Begin MATERIAL FOR THE TASK
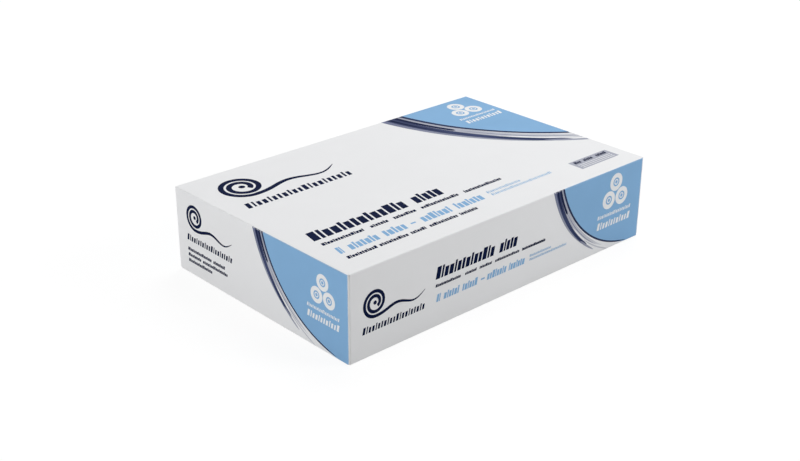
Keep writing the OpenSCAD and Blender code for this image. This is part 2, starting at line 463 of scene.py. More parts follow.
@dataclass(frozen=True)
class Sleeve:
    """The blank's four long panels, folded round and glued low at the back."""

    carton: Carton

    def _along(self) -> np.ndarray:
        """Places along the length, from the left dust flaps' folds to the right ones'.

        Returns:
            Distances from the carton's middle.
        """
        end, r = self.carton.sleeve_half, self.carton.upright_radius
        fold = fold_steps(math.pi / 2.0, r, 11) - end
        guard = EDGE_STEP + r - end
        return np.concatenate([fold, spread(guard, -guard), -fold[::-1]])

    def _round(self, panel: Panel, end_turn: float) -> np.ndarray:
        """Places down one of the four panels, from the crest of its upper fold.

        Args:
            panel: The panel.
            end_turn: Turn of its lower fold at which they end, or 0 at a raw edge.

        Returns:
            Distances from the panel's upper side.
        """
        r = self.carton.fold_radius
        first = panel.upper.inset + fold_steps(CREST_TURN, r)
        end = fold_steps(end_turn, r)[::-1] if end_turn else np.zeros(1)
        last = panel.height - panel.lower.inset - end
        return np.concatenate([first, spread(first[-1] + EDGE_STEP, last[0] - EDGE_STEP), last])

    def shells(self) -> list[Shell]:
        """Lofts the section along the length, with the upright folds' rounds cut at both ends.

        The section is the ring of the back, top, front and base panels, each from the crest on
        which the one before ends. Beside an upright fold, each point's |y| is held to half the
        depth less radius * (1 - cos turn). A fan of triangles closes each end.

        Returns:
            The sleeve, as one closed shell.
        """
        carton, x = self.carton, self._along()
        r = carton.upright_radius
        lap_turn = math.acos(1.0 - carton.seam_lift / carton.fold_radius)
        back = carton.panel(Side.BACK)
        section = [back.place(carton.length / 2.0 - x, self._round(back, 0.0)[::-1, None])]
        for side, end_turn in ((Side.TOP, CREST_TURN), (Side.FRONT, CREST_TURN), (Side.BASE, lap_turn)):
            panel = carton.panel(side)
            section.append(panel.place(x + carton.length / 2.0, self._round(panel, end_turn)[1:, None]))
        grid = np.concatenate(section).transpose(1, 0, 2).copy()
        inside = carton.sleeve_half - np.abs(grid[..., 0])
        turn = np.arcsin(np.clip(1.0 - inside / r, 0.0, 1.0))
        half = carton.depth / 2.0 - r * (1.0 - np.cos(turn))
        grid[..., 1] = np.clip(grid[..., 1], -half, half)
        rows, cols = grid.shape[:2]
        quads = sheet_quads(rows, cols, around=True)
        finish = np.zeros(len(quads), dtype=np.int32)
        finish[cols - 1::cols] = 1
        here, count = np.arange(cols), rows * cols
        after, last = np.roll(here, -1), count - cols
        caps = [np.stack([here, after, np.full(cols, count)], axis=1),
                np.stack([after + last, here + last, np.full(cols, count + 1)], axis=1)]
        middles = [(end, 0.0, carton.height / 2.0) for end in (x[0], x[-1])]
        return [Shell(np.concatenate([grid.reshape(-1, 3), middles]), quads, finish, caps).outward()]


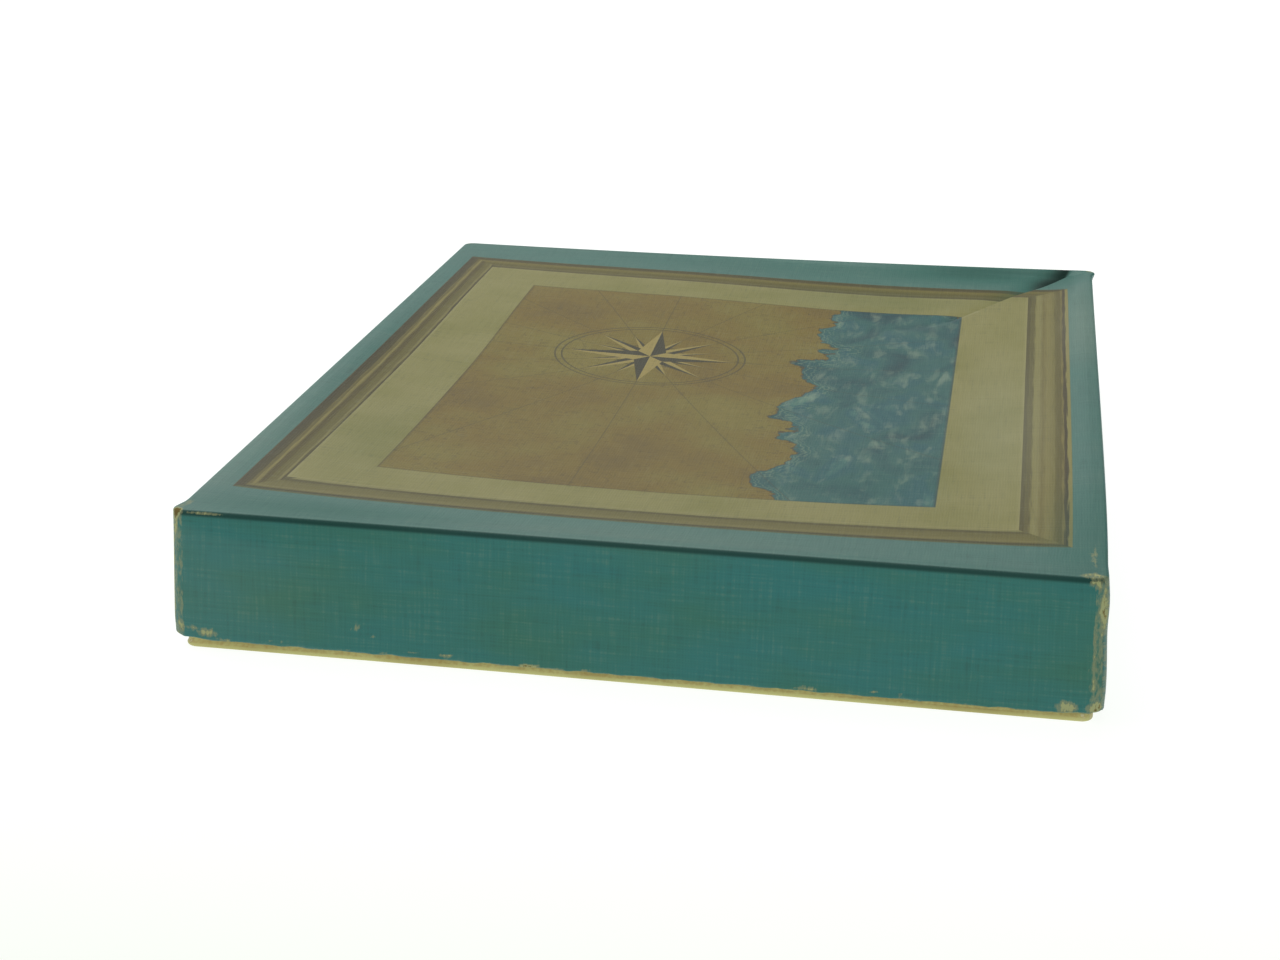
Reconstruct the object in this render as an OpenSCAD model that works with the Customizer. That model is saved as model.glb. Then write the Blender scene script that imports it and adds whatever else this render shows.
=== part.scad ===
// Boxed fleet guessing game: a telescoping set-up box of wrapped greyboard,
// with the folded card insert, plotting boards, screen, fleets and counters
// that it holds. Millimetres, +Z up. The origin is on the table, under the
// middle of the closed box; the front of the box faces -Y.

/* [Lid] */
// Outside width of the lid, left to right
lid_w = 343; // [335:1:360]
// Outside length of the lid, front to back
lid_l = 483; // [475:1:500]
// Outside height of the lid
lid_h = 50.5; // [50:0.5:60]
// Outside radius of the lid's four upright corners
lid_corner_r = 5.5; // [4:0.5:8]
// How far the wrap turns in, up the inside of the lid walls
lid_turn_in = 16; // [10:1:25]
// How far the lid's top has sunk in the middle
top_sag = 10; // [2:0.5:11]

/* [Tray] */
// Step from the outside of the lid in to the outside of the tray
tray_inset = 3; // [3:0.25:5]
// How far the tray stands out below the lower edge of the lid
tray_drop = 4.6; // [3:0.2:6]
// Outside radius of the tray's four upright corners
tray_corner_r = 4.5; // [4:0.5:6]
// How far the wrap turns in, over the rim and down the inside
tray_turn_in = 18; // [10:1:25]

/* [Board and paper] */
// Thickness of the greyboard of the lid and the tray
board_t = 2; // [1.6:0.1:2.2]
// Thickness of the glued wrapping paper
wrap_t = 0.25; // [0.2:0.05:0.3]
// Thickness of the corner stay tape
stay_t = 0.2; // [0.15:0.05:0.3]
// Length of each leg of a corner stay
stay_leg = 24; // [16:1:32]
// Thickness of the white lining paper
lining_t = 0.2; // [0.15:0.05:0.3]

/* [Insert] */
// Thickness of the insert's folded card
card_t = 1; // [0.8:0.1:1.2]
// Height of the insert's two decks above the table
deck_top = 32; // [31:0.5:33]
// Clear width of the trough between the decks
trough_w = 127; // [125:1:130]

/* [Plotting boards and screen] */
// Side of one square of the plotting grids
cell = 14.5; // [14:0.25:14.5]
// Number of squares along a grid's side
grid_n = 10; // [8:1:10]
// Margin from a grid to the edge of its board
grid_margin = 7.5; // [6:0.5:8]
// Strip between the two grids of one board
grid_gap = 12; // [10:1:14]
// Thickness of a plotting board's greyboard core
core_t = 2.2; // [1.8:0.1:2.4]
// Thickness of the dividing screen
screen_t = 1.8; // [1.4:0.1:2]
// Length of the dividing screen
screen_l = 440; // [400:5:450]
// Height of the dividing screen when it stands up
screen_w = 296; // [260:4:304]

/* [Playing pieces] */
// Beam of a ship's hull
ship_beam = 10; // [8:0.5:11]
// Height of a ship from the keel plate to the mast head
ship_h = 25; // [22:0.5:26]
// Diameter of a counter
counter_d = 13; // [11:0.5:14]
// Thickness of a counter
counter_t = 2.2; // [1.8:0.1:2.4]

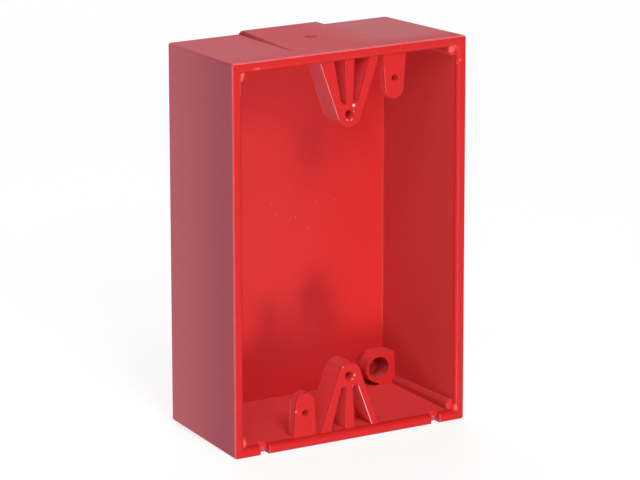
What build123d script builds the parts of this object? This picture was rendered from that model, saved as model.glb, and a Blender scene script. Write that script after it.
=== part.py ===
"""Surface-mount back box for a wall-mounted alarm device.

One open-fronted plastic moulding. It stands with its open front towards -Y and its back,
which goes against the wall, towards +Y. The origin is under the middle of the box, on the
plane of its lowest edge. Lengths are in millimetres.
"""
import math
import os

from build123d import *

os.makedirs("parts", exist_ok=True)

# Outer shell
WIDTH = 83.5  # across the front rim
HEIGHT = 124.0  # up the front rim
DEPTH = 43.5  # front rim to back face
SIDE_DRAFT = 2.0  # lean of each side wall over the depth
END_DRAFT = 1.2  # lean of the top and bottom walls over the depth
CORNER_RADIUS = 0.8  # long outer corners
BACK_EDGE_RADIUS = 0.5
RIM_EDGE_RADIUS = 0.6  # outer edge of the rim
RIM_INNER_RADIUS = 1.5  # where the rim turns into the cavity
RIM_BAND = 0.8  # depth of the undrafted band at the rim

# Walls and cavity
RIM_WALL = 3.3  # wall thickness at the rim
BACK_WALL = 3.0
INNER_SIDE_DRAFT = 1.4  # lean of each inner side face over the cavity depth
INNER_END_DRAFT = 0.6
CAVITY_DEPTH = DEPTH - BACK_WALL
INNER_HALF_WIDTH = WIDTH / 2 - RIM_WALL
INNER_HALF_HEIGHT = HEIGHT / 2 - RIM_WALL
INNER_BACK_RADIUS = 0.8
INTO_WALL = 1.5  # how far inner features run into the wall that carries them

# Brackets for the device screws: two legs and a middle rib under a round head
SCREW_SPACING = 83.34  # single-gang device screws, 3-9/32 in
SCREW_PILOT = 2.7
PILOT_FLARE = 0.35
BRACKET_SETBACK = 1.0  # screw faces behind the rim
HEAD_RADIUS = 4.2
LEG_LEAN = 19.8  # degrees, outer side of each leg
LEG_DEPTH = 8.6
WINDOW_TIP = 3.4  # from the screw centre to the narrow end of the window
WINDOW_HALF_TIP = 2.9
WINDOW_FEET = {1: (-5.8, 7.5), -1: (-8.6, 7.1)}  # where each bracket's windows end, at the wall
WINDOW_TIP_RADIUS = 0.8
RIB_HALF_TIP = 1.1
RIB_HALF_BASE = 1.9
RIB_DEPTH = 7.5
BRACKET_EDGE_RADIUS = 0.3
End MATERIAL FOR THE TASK
## REQUEST
Your output shall consist solely of the lines from the line with "What build123d script" to the line with "INTO_WALL = 1.5", reproduced exactly, both ends included.

## ANSWER BELOW
What build123d script builds the parts of this object? This picture was rendered from that model, saved as model.glb, and a Blender scene script. Write that script after it.
=== part.py ===
"""Surface-mount back box for a wall-mounted alarm device.

One open-fronted plastic moulding. It stands with its open front towards -Y and its back,
which goes against the wall, towards +Y. The origin is under the middle of the box, on the
plane of its lowest edge. Lengths are in millimetres.
"""
import math
import os

from build123d import *

os.makedirs("parts", exist_ok=True)

# Outer shell
WIDTH = 83.5  # across the front rim
HEIGHT = 124.0  # up the front rim
DEPTH = 43.5  # front rim to back face
SIDE_DRAFT = 2.0  # lean of each side wall over the depth
END_DRAFT = 1.2  # lean of the top and bottom walls over the depth
CORNER_RADIUS = 0.8  # long outer corners
BACK_EDGE_RADIUS = 0.5
RIM_EDGE_RADIUS = 0.6  # outer edge of the rim
RIM_INNER_RADIUS = 1.5  # where the rim turns into the cavity
RIM_BAND = 0.8  # depth of the undrafted band at the rim

# Walls and cavity
RIM_WALL = 3.3  # wall thickness at the rim
BACK_WALL = 3.0
INNER_SIDE_DRAFT = 1.4  # lean of each inner side face over the cavity depth
INNER_END_DRAFT = 0.6
CAVITY_DEPTH = DEPTH - BACK_WALL
INNER_HALF_WIDTH = WIDTH / 2 - RIM_WALL
INNER_HALF_HEIGHT = HEIGHT / 2 - RIM_WALL
INNER_BACK_RADIUS = 0.8
INTO_WALL = 1.5  # how far inner features run into the wall that carries them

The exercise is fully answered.